### INFORMATION SUPPLIED
────────────────────────────────────────

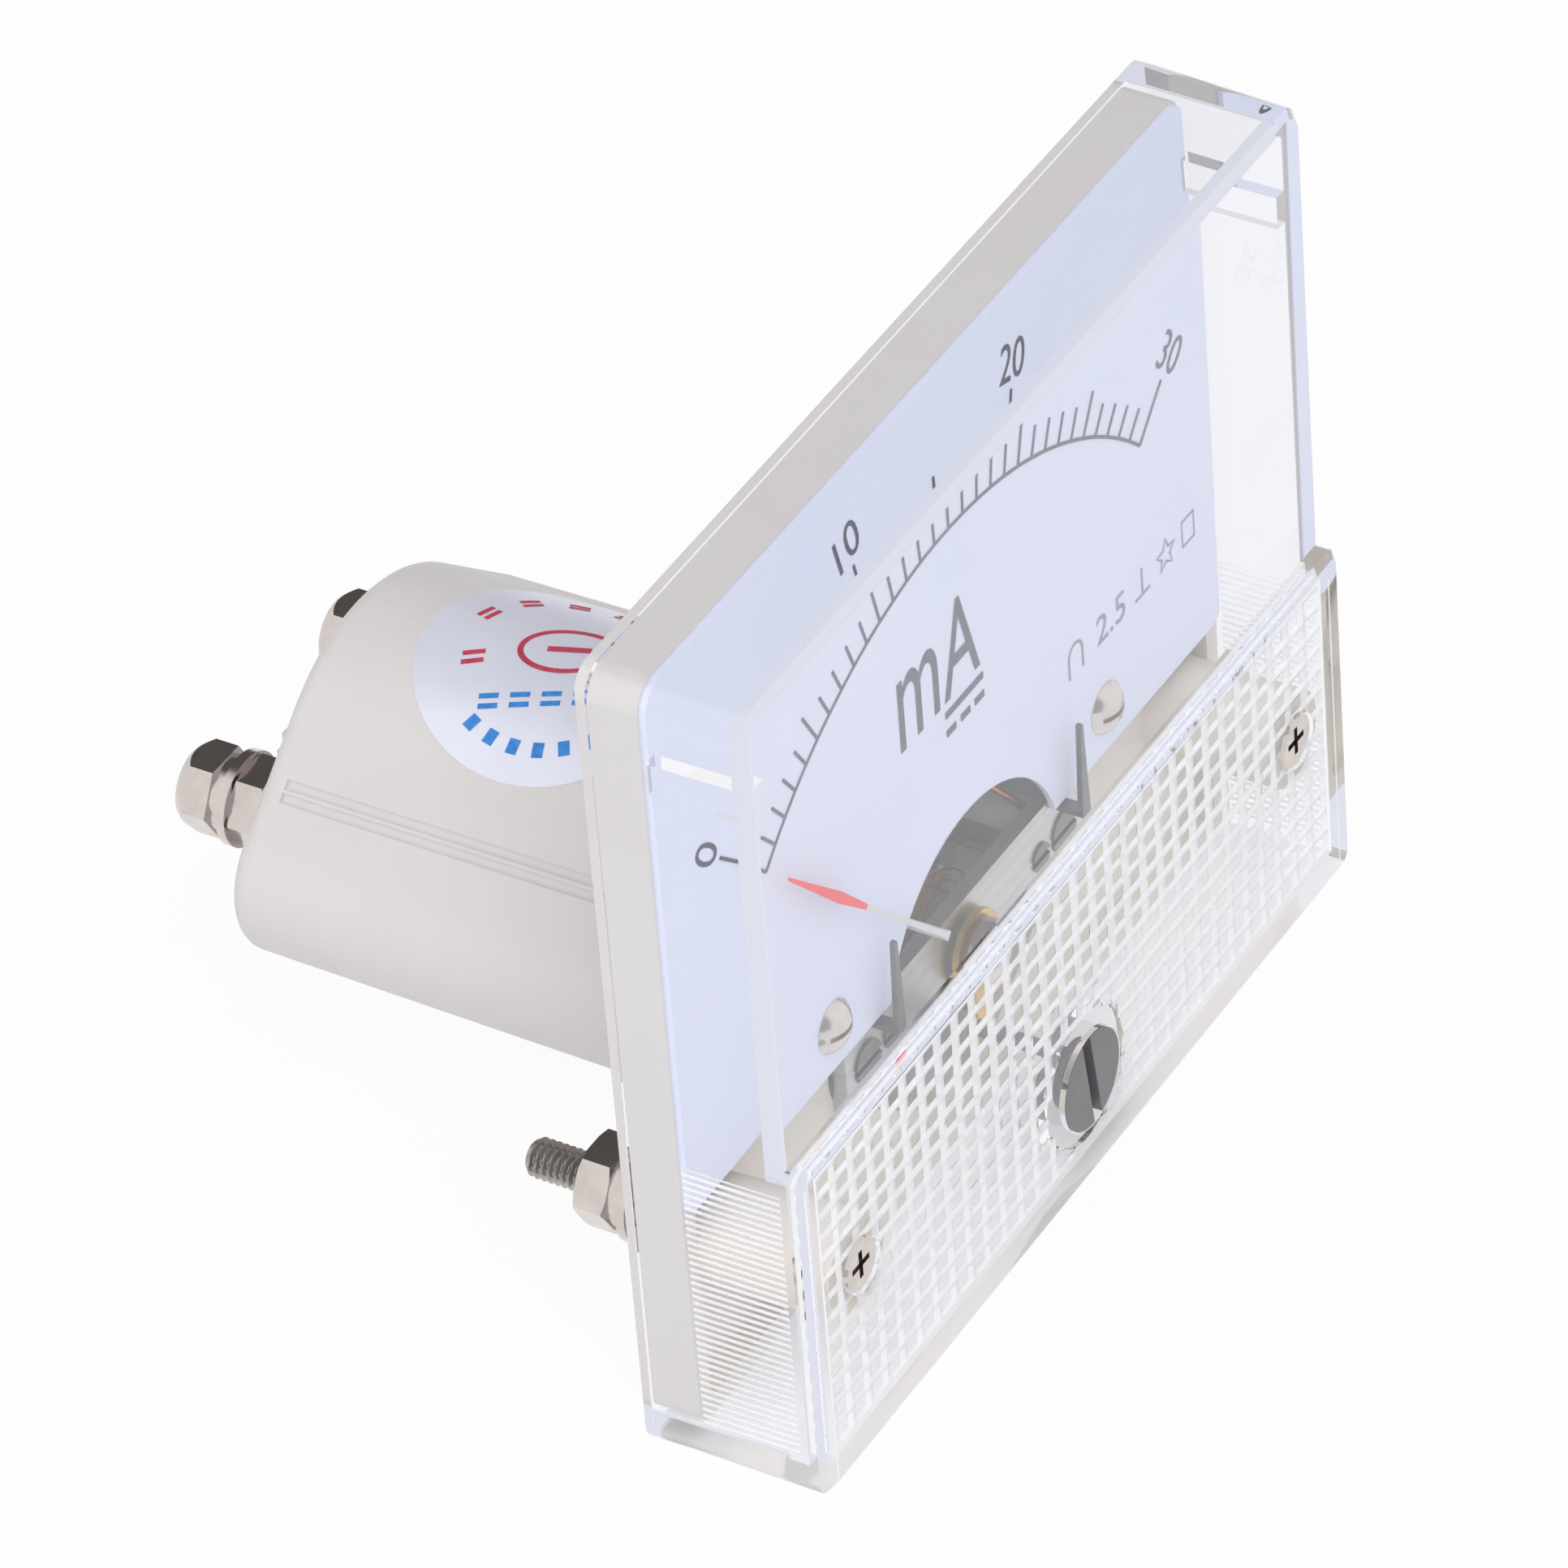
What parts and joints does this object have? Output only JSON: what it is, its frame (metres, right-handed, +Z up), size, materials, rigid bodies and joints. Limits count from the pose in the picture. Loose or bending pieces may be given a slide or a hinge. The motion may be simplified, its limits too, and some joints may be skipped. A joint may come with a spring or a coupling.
{
  "type": "analog panel meter",
  "caption": "Moving coil panel meter with a clear rectangular cover, pale blue dial, needle, zero adjuster, rear barrel, studs and screw terminals.",
  "frame": {"origin": "centre of the bezel on the face that meets the panel", "axes": "+X to the right of the reader, +Y into the panel along the needle axis, +Z up along the dial"},
  "size_m": [0.064, 0.0556, 0.056],
  "materials": {
    "cream_plastic": "satin moulded cream plastic",
    "clear_plastic": "clear polished acrylic",
    "dial_paint": "matt pale blue paint on aluminium sheet",
    "dial_ink": "dark grey printing",
    "nickel": "nickel plated steel",
    "steel": "plain steel sheet",
    "soft_iron": "phosphated soft iron",
    "magnet": "ground magnet alloy",
    "brass": "turned brass",
    "spring_bronze": "bronze strip",
    "copper": "enamelled copper wire",
    "aluminium": "bent sheet and wire",
    "needle_paint": "aluminium with a red tip",
    "ruby": "polished synthetic ruby",
    "grey_plastic": "grey moulded plastic",
    "label_paper": "coated paper sticker"
  },
  "bodies": {
    "case": {"base_housing": "cream_plastic", "front_cover": "clear_plastic", "dial_plate": "dial_paint", "scale_print": "dial_ink", "dial_screws": "nickel", "cover_screws": "nickel", "mounting_studs": "nickel", "stud_washers": "nickel", "stud_spring_washers": "nickel", "stud_nuts": "nickel", "terminal_inserts": "brass", "terminal_washers": "nickel", "terminal_nuts": "nickel", "terminal_spring_washers": "nickel", "terminal_bolts": "nickel", "solder_tags": "brass", "lead_wires": "copper", "shunt_resistor": "copper", "round_label": "label_paper", "front_bridge": "steel", "bridge_screws": "steel", "bridge_pillars": "brass", "yoke_ring": "soft_iron", "core_magnet": "magnet", "core_supports": "brass", "rear_pillars": "brass", "rear_bridge": "steel", "rear_screws": "brass", "front_jewel_screw": "nickel", "rear_jewel_screw": "brass", "front_jewel": "ruby", "rear_jewel": "ruby", "needle_stops": "steel"},
    "moving_element": {"coil_former": "aluminium", "moving_coil": "copper", "front_spindle": "steel", "rear_spindle": "steel", "needle": "needle_paint", "balance_arms": "aluminium", "balance_weights": "brass", "front_hairspring": "spring_bronze", "rear_hairspring": "spring_bronze"},
    "adjuster": {"zero_adjuster": "grey_plastic"},
    "fork": {"zero_fork": "brass"}
  },
  "joints": [
    {"name": "needle_turn", "type": "hinge", "parent": "case", "child": "moving_element", "pos_m": [0, 0, -0.0135], "axis": [0, 1, 0], "range_deg": [-3, 93], "stiffness_Nm_per_rad": 0.000008, "deforming": ["front_hairspring", "rear_hairspring"]},
    {"name": "adjuster_turn", "type": "hinge", "parent": "case", "child": "adjuster", "pos_m": [0, 0, -0.0209], "axis": [0, 1, 0], "range_deg": [-35, 35]},
    {"name": "fork_turn", "type": "hinge", "parent": "case", "child": "fork", "pos_m": [0, 0, -0.0135], "axis": [0, 1, 0], "range_deg": [-7, 7]}
  ],
  "couplings": [
    {"joint": "fork_turn", "follows": "adjuster_turn", "ratio": -0.1935}
  ]
}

────────────────────────────────────────

### DIRECTION
Word for word, quote all of the data above.

### WRITTEN ANSWER
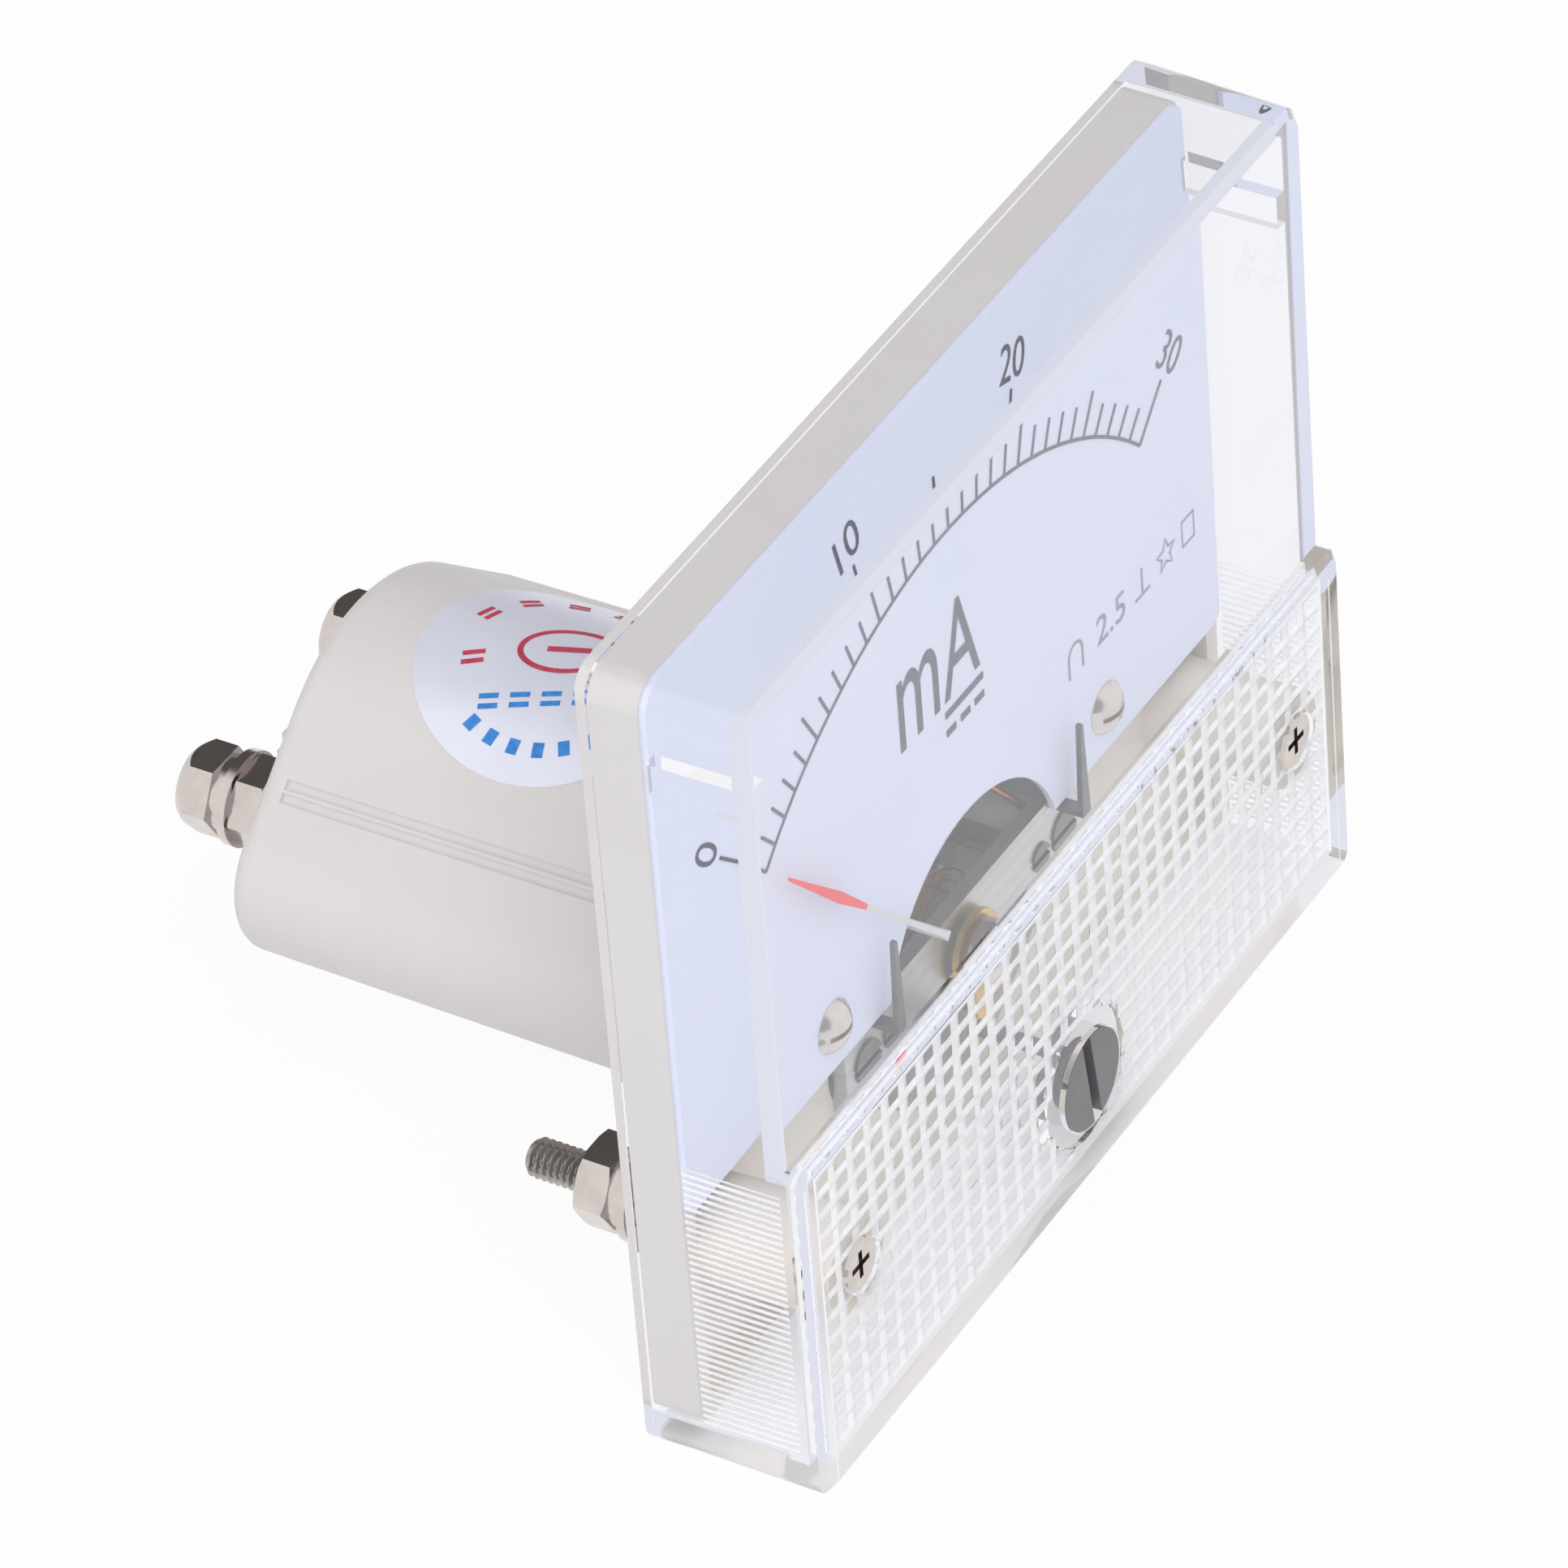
What parts and joints does this object have? Output only JSON: what it is, its frame (metres, right-handed, +Z up), size, materials, rigid bodies and joints. Limits count from the pose in the picture. Loose or bending pieces may be given a slide or a hinge. The motion may be simplified, its limits too, and some joints may be skipped. A joint may come with a spring or a coupling.
{
  "type": "analog panel meter",
  "caption": "Moving coil panel meter with a clear rectangular cover, pale blue dial, needle, zero adjuster, rear barrel, studs and screw terminals.",
  "frame": {"origin": "centre of the bezel on the face that meets the panel", "axes": "+X to the right of the reader, +Y into the panel along the needle axis, +Z up along the dial"},
  "size_m": [0.064, 0.0556, 0.056],
  "materials": {
    "cream_plastic": "satin moulded cream plastic",
    "clear_plastic": "clear polished acrylic",
    "dial_paint": "matt pale blue paint on aluminium sheet",
    "dial_ink": "dark grey printing",
    "nickel": "nickel plated steel",
    "steel": "plain steel sheet",
    "soft_iron": "phosphated soft iron",
    "magnet": "ground magnet alloy",
    "brass": "turned brass",
    "spring_bronze": "bronze strip",
    "copper": "enamelled copper wire",
    "aluminium": "bent sheet and wire",
    "needle_paint": "aluminium with a red tip",
    "ruby": "polished synthetic ruby",
    "grey_plastic": "grey moulded plastic",
    "label_paper": "coated paper sticker"
  },
  "bodies": {
    "case": {"base_housing": "cream_plastic", "front_cover": "clear_plastic", "dial_plate": "dial_paint", "scale_print": "dial_ink", "dial_screws": "nickel", "cover_screws": "nickel", "mounting_studs": "nickel", "stud_washers": "nickel", "stud_spring_washers": "nickel", "stud_nuts": "nickel", "terminal_inserts": "brass", "terminal_washers": "nickel", "terminal_nuts": "nickel", "terminal_spring_washers": "nickel", "terminal_bolts": "nickel", "solder_tags": "brass", "lead_wires": "copper", "shunt_resistor": "copper", "round_label": "label_paper", "front_bridge": "steel", "bridge_screws": "steel", "bridge_pillars": "brass", "yoke_ring": "soft_iron", "core_magnet": "magnet", "core_supports": "brass", "rear_pillars": "brass", "rear_bridge": "steel", "rear_screws": "brass", "front_jewel_screw": "nickel", "rear_jewel_screw": "brass", "front_jewel": "ruby", "rear_jewel": "ruby", "needle_stops": "steel"},
    "moving_element": {"coil_former": "aluminium", "moving_coil": "copper", "front_spindle": "steel", "rear_spindle": "steel", "needle": "needle_paint", "balance_arms": "aluminium", "balance_weights": "brass", "front_hairspring": "spring_bronze", "rear_hairspring": "spring_bronze"},
    "adjuster": {"zero_adjuster": "grey_plastic"},
    "fork": {"zero_fork": "brass"}
  },
  "joints": [
    {"name": "needle_turn", "type": "hinge", "parent": "case", "child": "moving_element", "pos_m": [0, 0, -0.0135], "axis": [0, 1, 0], "range_deg": [-3, 93], "stiffness_Nm_per_rad": 0.000008, "deforming": ["front_hairspring", "rear_hairspring"]},
    {"name": "adjuster_turn", "type": "hinge", "parent": "case", "child": "adjuster", "pos_m": [0, 0, -0.0209], "axis": [0, 1, 0], "range_deg": [-35, 35]},
    {"name": "fork_turn", "type": "hinge", "parent": "case", "child": "fork", "pos_m": [0, 0, -0.0135], "axis": [0, 1, 0], "range_deg": [-7, 7]}
  ],
  "couplings": [
    {"joint": "fork_turn", "follows": "adjuster_turn", "ratio": -0.1935}
  ]
}